On Thursday, Bay Area Rapid Transit (BART), a San Francisco-area transit agency, cut off cellphone service for that city’s Civic Center Station, citing public safety concerns over a rumored protest being planned for the station via social media. The agency has come under fire from the hacktivist group Anonymous, which has called BART’s actions “censorship” — the group reportedly attacked BART’s website on Sunday and organized another protest for Monday.

“In the Bay Area, we’ve seen people gagged, and once more, Anonymous will attempt to show those engaging in the censorship what it feels like to be silenced. #OpBART is an operation geared toward balance — toward learning. You do not censor people because they wish to speak out against the wrongs the wrongful things occurring around them,” read a press release from Anonymous. “People of San Francisco, join us Monday, August 15th at 5pm for a peaceful protest at Civic Center station to illustrate the solidarity with people we once knew and to stand up for your rights and those of your fellow citizens.”

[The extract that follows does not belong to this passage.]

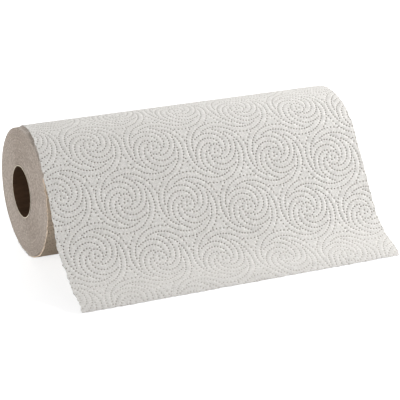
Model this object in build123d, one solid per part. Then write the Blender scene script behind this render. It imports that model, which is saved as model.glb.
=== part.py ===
from build123d import *
import math
import os

# A paper towel roll lying on its side, its leading sheet pulled over the top and down to the front.
# X runs along the roll, -Y is the front and +Z is up. The origin is on the floor, under the core's
# axis and half way along the paper. Sizes are in millimetres and angles in degrees.

# Core
sheet_width = 279.4         # width of the web: the length of the roll and of its core
bore_radius = 21.0
core_wall = 0.8
core_slide = 1.5            # how far the core has slid out of the roll's left end
glue_gap = 0.2              # between the core and the paper wound on it

# Wound web
roll_radius = 53.1          # top of the roll above the core's axis, leading sheet included
sheet_thickness = 0.8       # embossed leading sheet
turn_gap = 0.25             # air between two drawn turns
turn_thickness = 1.4        # drawn turn and its gap: it stands for several real, thinner ones
bulge_depth = 4.2           # how far the outermost turn bulges to the front, where it has been pulled
flat_depth = 0.45           # how far the roll has settled on the floor

# Leading sheet: its slope below the horizontal where it leaves the roll, where it starts to level
# out, where it is most level and where its curled end meets the floor, and the share of its fall
# from each slope to the next
slope_angles = (56.2, 53.1, 10.0, 52.0)
fall_shares = (0.69, 0.23, 0.08)

# Worked out from the sizes above
core_radius = bore_radius + core_wall
web_bore_radius = core_radius + glue_gap
last_slit_radius = roll_radius - sheet_thickness - turn_gap / 2
slit_turns = max(1, round((last_slit_radius - web_bore_radius) / turn_thickness) - 1)
pitch = (last_slit_radius - web_bore_radius) / (slit_turns + 1)
under_top = last_slit_radius - turn_gap / 2         # top of the roll under the leading sheet
roll_foot = (under_top + roll_radius) / 2           # its lowest point, before it settles
axis_height = roll_foot - flat_depth


def bulge_at(radius):
    """How far the front half of a turn is shifted forward: not at all on the core, most outside."""
    return bulge_depth * (radius - web_bore_radius) / (roll_radius - web_bore_radius)


def front_half(top, foot, bulge):
    """Front half turn, from its top to its foot: +Y is to the right here and +Z is up."""
    return CenterArc((-bulge, (top - foot) / 2), (top + foot) / 2, 90, 180)


def back_half(foot, top):
    """Back half turn, from its foot up to the top of the next turn."""
    return CenterArc((0, (top - foot) / 2), (top + foot) / 2, 270, 180)


def add_to(edges, edge):
    """Adds an edge, after a straight one where a half turn's bulge has moved its end away."""
    if edges and (edges[-1] @ 1 - edge @ 0).length > 1e-6:
        edges.append(Line(edges[-1] @ 1, edge @ 0))
    edges.append(edge)


def slit_wall(offset):
    """One wall of the slit between the turns, from its blind end near the core to its last top."""
    edges = []
    for turn in range(slit_turns):
        top = web_bore_radius + pitch * (turn + 1) + offset
        foot = top + pitch / 2
        add_to(edges, front_half(top, foot, bulge_at(foot)))
        add_to(edges, back_half(foot, top + pitch))
    return edges


def over_the_top(height):
    """Where the leading sheet still lies on the roll, this high above the turn under it."""
    centre = (-bulge_depth, (under_top - roll_foot) / 2)
    return CenterArc(centre, (under_top + roll_foot) / 2 + height, 90, slope_angles[0])


def down_to_the_floor(start, height, fall):
    """The sheet from where it leaves the roll, this high above its underside, as tangent arcs."""
    edges = []
    for slope, next_slope, share in zip(slope_angles, slope_angles[1:], fall_shares):
        flattening = math.cos(math.radians(next_slope)) - math.cos(math.radians(slope))
        radius = abs(share / sum(fall_shares) * fall / flattening - height)
        heading = math.radians(180 + slope)
        edges.append(JernArc(start, (math.cos(heading), math.sin(heading)), radius, next_slope - slope))
        start = edges[-1] @ 1
    return edges


# The outline follows the slit's inner wall out from the core, goes once round the roll and down the
# leading sheet's outer side, and comes back along its underside and the slit's outer wall.
outer_lift = turn_gap + sheet_thickness
fall = axis_height + (over_the_top(turn_gap) @ 1).Y

outward = slit_wall(-turn_gap / 2)
add_to(outward, front_half(under_top, roll_foot, bulge_depth))
add_to(outward, back_half(roll_foot, roll_radius))
add_to(outward, over_the_top(outer_lift))
outward += down_to_the_floor(outward[-1] @ 1, sheet_thickness, fall)

inward = slit_wall(turn_gap / 2)
add_to(inward, over_the_top(turn_gap))
inward += down_to_the_floor(inward[-1] @ 1, 0, fall)

blind_end = Line(inward[0] @ 0, outward[0] @ 0)
sheet_end = Line(outward[-1] @ 1, inward[-1] @ 1)
wound_outline = Face(Wire(outward + [sheet_end] + inward + [blind_end]))

below_floor = Pos(0, -axis_height - roll_radius) * Rectangle(4 * roll_radius, 2 * roll_radius)
web_section = wound_outline - Circle(web_bore_radius) - below_floor
core_section = Circle(core_radius) - Circle(bore_radius)

left_end = Plane.YZ * Pos(0, axis_height, -sheet_width / 2)
towel_web = extrude(left_end * web_section, sheet_width)
core_tube = Pos(-core_slide, 0, 0) * extrude(left_end * core_section, sheet_width)

os.makedirs("parts", exist_ok=True)
export_step(towel_web, "parts/towel_web.step")
export_step(core_tube, "parts/core_tube.step")
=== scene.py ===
import math

import bmesh
import bpy
import numpy as np
from mathutils import Matrix, Vector, kdtree, noise
from mathutils.geometry import delaunay_2d_cdt


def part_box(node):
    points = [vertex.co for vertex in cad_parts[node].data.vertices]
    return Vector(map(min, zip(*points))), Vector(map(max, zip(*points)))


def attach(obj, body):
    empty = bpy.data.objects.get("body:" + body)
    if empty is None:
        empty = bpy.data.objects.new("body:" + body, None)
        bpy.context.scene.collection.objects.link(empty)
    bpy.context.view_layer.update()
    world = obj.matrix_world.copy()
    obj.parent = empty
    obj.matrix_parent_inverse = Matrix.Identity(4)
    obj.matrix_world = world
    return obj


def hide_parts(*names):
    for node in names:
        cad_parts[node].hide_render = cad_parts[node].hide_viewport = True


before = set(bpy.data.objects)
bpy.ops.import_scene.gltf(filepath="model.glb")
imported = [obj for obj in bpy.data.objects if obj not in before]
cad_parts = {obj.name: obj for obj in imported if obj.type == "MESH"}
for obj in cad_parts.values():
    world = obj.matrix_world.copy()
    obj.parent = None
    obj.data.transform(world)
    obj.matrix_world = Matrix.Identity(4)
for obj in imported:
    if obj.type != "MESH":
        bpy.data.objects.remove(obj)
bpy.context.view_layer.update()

# A paper towel roll on its side, with its leading sheet pulled over the top and down to the front.
# X runs along the roll, -Y is the front and +Z is up. Sizes are in metres and angles in degrees.
# A point of the web has an x and a v: v runs along the web's outer side, from the line where the
# leading sheet leaves the roll, up over the roll where it is negative and down the sheet where it
# is positive.

web_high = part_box("towel_web")[1]
core_low, core_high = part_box("core_tube")
MM = 0.001

# The roll, as in part.py
HALF_WIDTH = web_high.x
AXIS_HEIGHT = (core_low.z + core_high.z) / 2
CORE_RADIUS = (core_high.z - core_low.z) / 2
CORE_WALL = 0.8 * MM
GLUE_GAP = 0.2 * MM
ROLL_RADIUS = web_high.z - AXIS_HEIGHT
SHEET_THICKNESS = 0.8 * MM
TURN_GAP = 0.25 * MM
BULGE_DEPTH = 4.2 * MM
SLOPE_ANGLES = (56.2, 53.1, 10.0, 52.0)
FALL_SHARES = (0.69, 0.23, 0.08)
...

“If anything, BART’s move to preempt the Aug. 11 demonstration has raised the stakes. The original protest was centered on the death of a homeless man, shot by BART police last month during an altercation at a subway station,” read an article in The Christian Science Monitor. “But Monday’s event has broadened to encompass what BART many critics call censorship, overreach, and tactics akin to those used by Egyptian President Hosni Mubarak as he tried to cling to power amid the Arab Spring uprising.”

The article posited whether BART will interrupt cellphone service again ahead of Monday’s proposed demonstration, although the original decision has been criticized by more than just hackers.

“We really don’t have the right to be this type of censor,” Lynette Sweet, who serves on BART’s board of directors, told The Associated Press Saturday, according to the article. “In my opinion, we’ve let the actions of a few people affect everybody. And that’s not fair.”